In the US at the sector level, Energy (+9.5%) was the standout sector for the second consecutive month as oil prices rebounded from February’s interim trough to approach levels last seen during the dramatic decline of late 2014.  The threat of trade tariffs and high interest rates continued to weigh on defensive/cyclical sectors such as Consumer Staples (-5.0%) and Producer Durables (-2.5%).

Outside of the US, Energy (+6.7%) was the standout sector as well with Utilities (+3.0%), Materials (+2.4%), and Consumer Discretionary (+2.3%) also additive.  In a broadly positive month, Technology (-1.0%) was the only negative performer as valuation concerns drove a reversal of recent momentum.  At the country level, some smaller markets were the best performers as Greece (+19.3%), Colombia (+7.8%), and Luxembourg (+6.6%) led.  Alternatively, geopolitical concerns weighed on Turkey (-10.6%) and Russia (-7.8%).

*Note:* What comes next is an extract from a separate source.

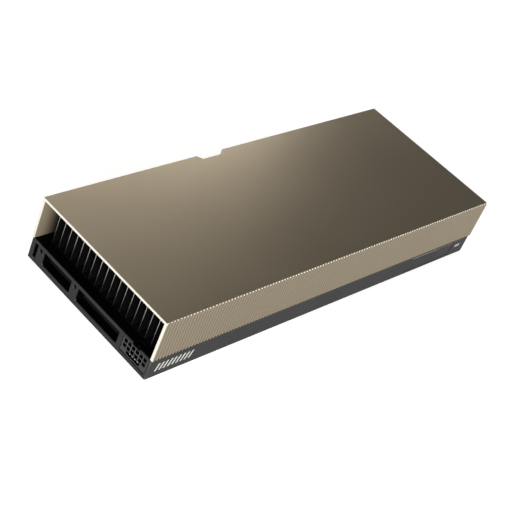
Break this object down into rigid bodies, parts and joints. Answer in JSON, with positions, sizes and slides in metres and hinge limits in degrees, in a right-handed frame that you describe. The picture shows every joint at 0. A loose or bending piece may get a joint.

Market volatility declined from recent elevated levels but remained above the soporific state of the prior year.  Trade volumes also declined and remained well below historical averages.  At the factor level, most measures were fairly subdued.  Smaller Size was an incremental positive while Stability and Low Volatility were slight negatives.  Equal-weighted portfolios outperformed market-cap weighted portfolios as market performance broadened out.